Something that is not conspicuous and possibly not present is the damped oscillation pattern shown by my fruit flies and by European voles.  It may be hidden at the bottom, of course.
Then there is the double peak pattern I also described, which appears to be something that humans have a distinct tendency to follow.  It seems odd that mice and humans share a pattern that we do not share with flies or voles.  Voles, like mice, are rodents.  Yet they do not share the same patterns, at least not conspicuously.  We shall have to return to this point.
What is most conspicuous is the single peak pattern.  Four times the data show huge populations that then crash.  The authors make clear that even at the height of a plague the mice are never short on food.  And available predators simply were not capable of eating enough mice to bring their numbers back down.  The authors suggest there may be a virus affecting the mice, but that is only a matter of exclusion; they have ruled out everything else they can think of.
In normal times a male mouse will be very territorial, defending its little domain and its females most fiercely.  But during a plague they seem to give up keeping all those others out; other males can pass with impunity. 

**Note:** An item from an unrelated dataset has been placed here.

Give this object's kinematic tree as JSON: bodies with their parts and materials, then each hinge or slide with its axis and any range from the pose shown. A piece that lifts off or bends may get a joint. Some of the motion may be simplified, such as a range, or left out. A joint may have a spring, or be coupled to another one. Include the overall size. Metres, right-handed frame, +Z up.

What I suspect is that during the high population peaks, the fertility of the males drops to zero, just as in Calhoun’s cage.  The rapid fall may be due to the fact that life in the wild is a lot more difficult than in the friendly cage.  The males do not seem to be fighting each over to the death; injuries are no more frequent than at baseline.  The brawling in the cage is not described among the plague mice, but surely the crowding even in the biggest plagues cannot be anything like the crowding in the cage. 
I suspect the rapid fall is related to the behavior of Calhoun’s “beautiful ones.”  If they can’t be bothered to defend their territory they may not put the effort in to scour around and find something to eat – something my mother used to call “survival value.”  They may be starving in the midst of plenty.
I do not know; I only suspect.  And I don’t have a suggestion of how to find out.  But one thing is perfectly clear: the plague mice tend to show the same single peak curve as Calhoun’s mice.